Спектакль развертывается как «картина жизни», актеры не играют, а живут в ней, как в настоящей жизни, во что вовлечены и зрители, не просто проявляя сочувствие к персонажам, а сопереживая с артистами, проживая с ними жизни уже не на бытовом уровне, а на сцене бытия; происходит преображение не только на сценической площадке, но и в самой жизни, в мировосприятии и мироощущении зрителей. Русский театр рубежа столетий был не просто зрелищем, более или менее удачно разыгранным, с использованием тех или иных приемов и средств, а кафедрой и трибуной, с которых выступали под личиной персонажей знаменитые артисты и актрисы, властители дум.
Жизненность, правда жизни, утверждение жизни на сцене могли бы еще более приземлить бытовую сторону пьес Чехова, если бы «картина жизни» не воссоздавалась именно и сугубо эстетическими приемами и средствами, с культом красоты, в чем узнают панэстетизм модерна, но тут модерн - лишь причудливый проблеск панэстетизма эпохи Возрождения и классической традиции.

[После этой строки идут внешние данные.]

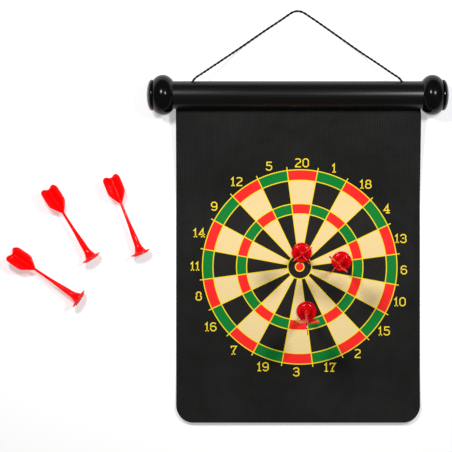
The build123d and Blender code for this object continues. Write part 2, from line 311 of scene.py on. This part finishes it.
def dart_material(name, dark, light, glow):
    """Clear red moulded plastic: glossy, with light that soaks a little way in; a glow above nought is a
    painted glow, as if more light fell on it.
    """
    shader = Shader(name, dark, 0.13, specular=0.25)
    shader.surface.inputs["Emission Color"].default_value = (*light, 1)
    shader.surface.inputs["Emission Strength"].default_value = glow
    shader.surface.inputs["Subsurface Weight"].default_value = 0.12
    shader.surface.inputs["Subsurface Radius"].default_value = (1.0, 0.12, 0.10)
    shader.surface.inputs["Subsurface Scale"].default_value = 2.5 * MM
    shader.put("Base Color", shader.mix(shader.noise(160, 3), dark, light))
    shader.put("Roughness", shader.spread(shader.noise(300, 3), 0.4, 0.7, 0.10, 0.22))
    shader.bump(shader.noise(420, 2), 0.03 * MM, 0.2)
    return shader.material


def magnet_material():
    """Sintered ferrite: near black, slightly metallic and grainy."""
    shader = Shader("ferrite_magnet", linear(48, 47, 48), 0.5, metallic=0.55)
    grain = shader.noise(1800, 4)
    shader.put("Base Color", shader.mix(grain, linear(30, 30, 31), linear(66, 65, 66)))
    shader.bump(grain, 0.06 * MM, 0.5)
    return shader.material


def steel_material():
    """Zinc-plated steel with fine turning marks."""
    shader = Shader("zinc_plated_steel", linear(176, 178, 180), 0.32, metallic=1.0)
    marks = shader.noise(1400, 2, stretch=(1, 0.2, 0.2))
    shader.put("Roughness", shader.spread(marks, 0.3, 0.7, 0.24, 0.42))
    shader.put("Base Color", shader.mix(shader.noise(90, 3), linear(158, 160, 162), linear(194, 196, 198)))
    shader.bump(marks, 0.02 * MM, 0.4)
    return shader.material


FACE = board_face_material()
BACK = board_back_material()
INK = ink_material()
CORD = cord_material()
# The standing darts take the plain red; the loose ones take a brighter copy that glows a little, a painted
# glow standing in for brighter light on them.
DART = dart_material("gloss_red_plastic", linear(196, 0, 12), linear(238, 2, 20), 0.0)
LOOSE_DART_PAINTED_GLOW = dart_material("gloss_red_plastic_painted_glow", linear(250, 2, 4), linear(255, 4, 6), 0.28)


# ================================================================ mesh helpers
def mesh_object(name, vertices, faces, materials, face_materials=None, sharp_angle=40):
    """A smooth-shaded object whose edges sharper than an angle in degrees stay sharp."""
    mesh = bpy.data.meshes.new(name)
    mesh.from_pydata([tuple(v) for v in vertices], [], faces)
    for material in materials:
        mesh.materials.append(material)
    if face_materials is not None:
        mesh.polygons.foreach_set("material_index", face_materials)
    mesh.update()
    mesh.shade_smooth()
    mesh.set_sharp_from_angle(angle=radians(sharp_angle))
    piece = bpy.data.objects.new(name, mesh)
    scene.collection.objects.link(piece)
    return piece


def face_outwards(piece):
    """Turns every face of a closed mesh outwards."""
    work = bmesh.new()
    work.from_mesh(piece.data)
    bmesh.ops.recalc_face_normals(work, faces=work.faces)
    work.to_mesh(piece.data)
    work.free()


# ================================================================ board
sheet_low, sheet_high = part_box("mat_sheet")
run_low, run_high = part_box("mat_run")
tube_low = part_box("housing_tube")[0]
THICKNESS = sheet_high.z
SEAM_Y = run_low.y
SLOPE = (run_high.z - THICKNESS) / (run_high.y - SEAM_Y)
EASE = 11 * MM  # the board bends up gently over this much on each side of the seam
CORNER = 20 * MM
CURL_START = -105 * MM
CURL_HEIGHT = 5 * MM
ROW = 2.5 * MM
COLUMNS = 64
RIGHT_SPREAD = 0.7 * MM  # the printed sheet stands out this much to the right, up to just below the slot
SPREAD_END = 9 * MM


def board_rise(y):
    """How high the board's underside is, y metres up the board as seen from above."""
    if y < CURL_START:
        return CURL_HEIGHT * ((CURL_START - y) / (CURL_START - sheet_low.y)) ** 2
    if y < SEAM_Y - EASE:
        return 0.0
    if y < SEAM_Y + EASE:
        return SLOPE * (y - SEAM_Y + EASE) ** 2 / (4 * EASE)
    return SLOPE * (y - SEAM_Y)


# The distance along the board from the print's centre, and y for that distance.
_ys = np.arange(sheet_low.y - 0.01, run_high.y + 0.02, 0.5 * MM)
_rises = np.array([board_rise(y) for y in _ys])
_lengths = np.concatenate([[0], np.cumsum(np.hypot(np.diff(_ys), np.diff(_rises)))])
_lengths -= np.interp(0, _ys, _lengths)


def right_edge(y):
    """Where the board's right edge is, y metres up: it narrows just before it goes into the slot."""
    short = min(1, max(0, (tube_low.y + MM - y) / SPREAD_END))
    return sheet_high.x + RIGHT_SPREAD * short * short * (3 - 2 * short)


def along_board(y):
    return float(np.interp(y, _ys, _lengths))


def y_at(length):
    return float(np.interp(length, _lengths, _ys))


def board_rows(start, end):
    """Evenly spaced places up the board, with the rounded bottom corners' own rows first."""
    rows = []
    if start <= sheet_low.y + MM:
        rows = [(start + CORNER * (1 - cos(a)), CORNER * (1 - sin(a))) for a in np.linspace(0, pi / 2, 13)]
        start += CORNER
    steps = ceil((end - start) / ROW)
    inner = [(start + (end - start) * i / steps, 0.0) for i in range(steps + 1)]
    return rows + inner[1 if rows else 0:]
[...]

И апология жизни - это один из основных принципов эстетики Ренессанса.
С модерном связывают и принцип театрализации жизни, при этом следует заметить, тут речь может идти в большей мере лишь о русском модерне. Но принцип театрализации - тоже один из основных принципов эстетики Ренессанса. И этот принцип дает о себе знать в России не на рубеже XIX-XX веков, а с начала преобразований Петра I, от празднеств и ассамблей до придворных балов и маскарадов, да и празднично-пышная архитектура русского барокко и русского классицизма, ныне осознанная нами как ренессансная классика, что же это такое, как не изумительные декорации, внесенные в природу или преобразившие древние города эпохи Возрождения?